I carefully score the sweet topping with a small, sharp knife.

The lighting in the kitchen makes them appear orange in colors, but they are more tan in color in the natural light.



Insert hot cup of coffee right here, please!!!


The first day, the bread is the softest ever! Enjoy it fresh! But if needed, you can store in a storage bag for a few days. Keep away from any heat or humidity. The humidity will cause the topping to melt sometimes.


Feeling adventurous? How about this giant size concha for fall? I sometimes like to prepare 4 large conchas instead of 12 small ones. This is a great idea for sharing with friends or for a pot luck dinner this fall.


Pumpkin Bread Conchas
Ingredients
Concha Dough
- 1/4 cup warm water 110 degrees
- 1 Tbsp active dry yeast
- 1 Tbsp agave nectar sugar or honey
- 1/2 cup butter at room temperature
- 3/4 cup piloncillo grated or brown sugar
- 3 large eggs at room temperature
- 1/2 cup prepared pumpkin puree see link below
- 1 1/2 tsps vanilla extract
- 1 tsp anise seeds ground
- 2 teaspoons Mexican canela cinnamon, ground
- 1 teaspoon pumpkin pie spice
- 1/2 teaspoon salt
- 4 1/2 cups bread flour(1 lb) sifted
For Topping
- 1/2 cup butter at room temperature you can use all butter or all shortening
- 1/2 cup shortening
- 1 1/4 cups powdered sugar
- 1 1/4 cups flour
- 2 teaspoons Mexican canela cinnamon
- 1 tsp pumpkin pie spice
- 1 1/2 tsps vanilla extract
Instructions
Directions
- In a large measuring cup, add the warm water(110 degrees).

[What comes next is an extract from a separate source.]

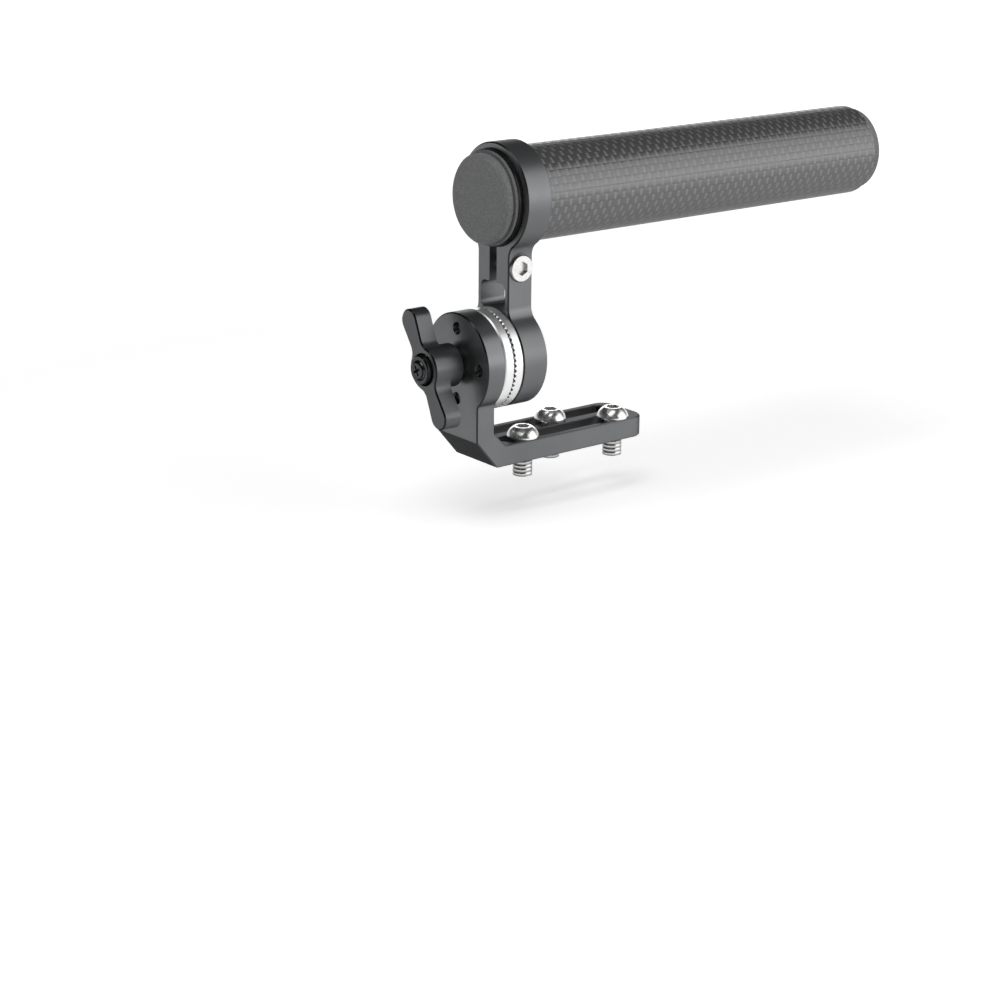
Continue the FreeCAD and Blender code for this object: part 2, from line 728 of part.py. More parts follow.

Mix in the yeast and agave nectar. let sit for 10 minutes.
- In the bowl, whisk together the flour, anise, canela, pumpkin spice and salt. Set aside.
- In the bowl of the stand mixer, with paddle attachment, cream the butter and piloncillo(or brown sugar) until creamy. Mix in the eggs, pumpkin puree and vanilla extract. When ready, mix in the yeast/water mixture.
- With the mixer on low, gradually mix in the flour with all the spices mixed in. When the dough becomes thick, change to the hook attachment and continue kneading the dough for 15-20 minutes.
- After 15-20 minutes, the dough should begin to come away from the sides of the bowl. With your fingers, gently pull the dough. If it stretches, then it's ready. If not, continue kneading for 5 more minutes at medium speed.
- Transfer dough to a lightly floured surface and knead into a smooth ball. Transfer to a lightly greased bowl and cover with a light kitchen towel. Place in a warm spot and let dough proof for for 60 to 90 minutes.
- After dough has doubled in size, transfer back to a lightly floured surface and knead for 30 seconds. Divide the dough into 12 equal portions. If you want larger conchas then divide into 8 equal portions.
- Roll dough into a ball and place onto a parchment lined baking sheet. Gently flatten the dough ball with the palm of your hand. Cover and let proof for 45 minutes to 1 hour. On this day, I let the dough proof the second time, then I added the candy topping. You can put it in place, score it and let it proof. This will give you a more classic concha finish.
- While the dough balls are resting, prepare the topping. Add the dry ingredients to a bowl. Gradually mix in the butter, shortening and vanilla until you have a smooth paste. if it’s too sticky, add a little more flour. If it’s too dry, mix in a little more shortening. Divide the topping into equal portions(12 or 8). Keep covered with plastic wrap.
- Ten minutes before dough is done proofing, preheat your oven to 350 degrees F. Using your hands or a tortilla press, gently press the paste topping and flatten. Place on top of uncooked dough balls gently. Press gently then score the tops with a sharp knife. Careful you do not cut into the dough ball.
- Bake conchas for 20 minutes or until the bread exposed looks light golden brown. Internal temperature of bread should be 190 degrees F.
I always love your recipes. Keep doing what your doing!
Thank you Bethany!! This really brightened my day!
The flour on the topping is it also 11/4 cup?